The researchers, Djoussé and Gaziano, analyzed data from the Physicians Health Study I which followed male physicians over a 20 year period. As an epidemiological study, it does not show cause-and-effect and has other inherent weaknesses, the Egg Board response says.
The researchers did not control for a variety of factors including intake of other foods and nutrients including saturated fat. In addition, the high egg consumers exhibited other lifestyle and dietary patterns associated with increased health risks.
In an accompanying editorial, Dr.

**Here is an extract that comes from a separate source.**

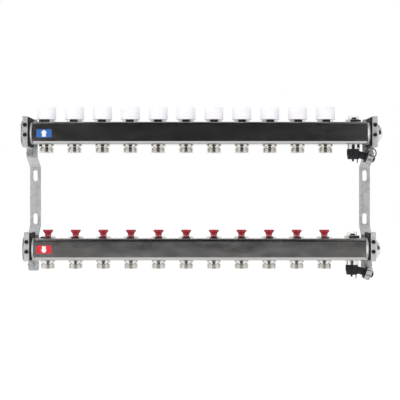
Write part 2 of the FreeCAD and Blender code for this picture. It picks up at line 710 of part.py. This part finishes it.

Robert Eckel, co-chair of the Committee on Cardiovascular and Metabolic Diseases, comments that “The study suffers from the lack of detailed dietary information that may confound the interpretation, such as patterns of dietary intake of saturated fat and trans fats.”(2) This is a significant point, given that some people who eat eggs often consume them with foods high in saturated fat.
In addition, the researchers do not comment on the level of diabetes control of the subjects. Poor diabetic control is associated with an increased risk of a number of chronic diseases that also effect mortality. Moreover, it is difficult to generalize these findings to the general population because the sample was based entirely on male physicians who may behave differently than the general population.
The most credible point in the study is that the researchers demonstrated there is no relationship between egg consumption and cardiovascular disease risk. This is consistent with a comprehensive body of research from the past 30 years which overwhelmingly shows that healthy adults can enjoy eggs without significantly impacting their risk of heart disease.(3)
The American Heart Association agrees that eggs can fit within heart-healthy guidelines when cholesterol from other sources is limited. Also, egg consumption does not significantly impact the LDL:HDL ratio – one of the best known and scientifically established indicators of heart disease risk.
Healthy adults should continue to enjoy eggs to increase their intake of a number of beneficial nutrients. One egg, including the yolk, has 13 essential vitamins and minerals, high-quality protein, healthy unsaturated fats and antioxidants, for only 70 calories.
(1) Djoussé L and Gaziano JM. Egg consumption in relation to cardiovascular disease and mortality: the Physicians’ Health Study. AJCN. 2008; 87;964-9.
(2) Eckel R. Egg consumption in relation to cardiovascular disease and mortality: the story gets more complex. AJCN. 2008; 87:799-800.
(3) Lee A and Griffin B. Dietary cholesterol, eggs and coronary heart disease risk in perspective. Nutrition Bulletin (British Nutrition Foundation). 2006; 31:21-27.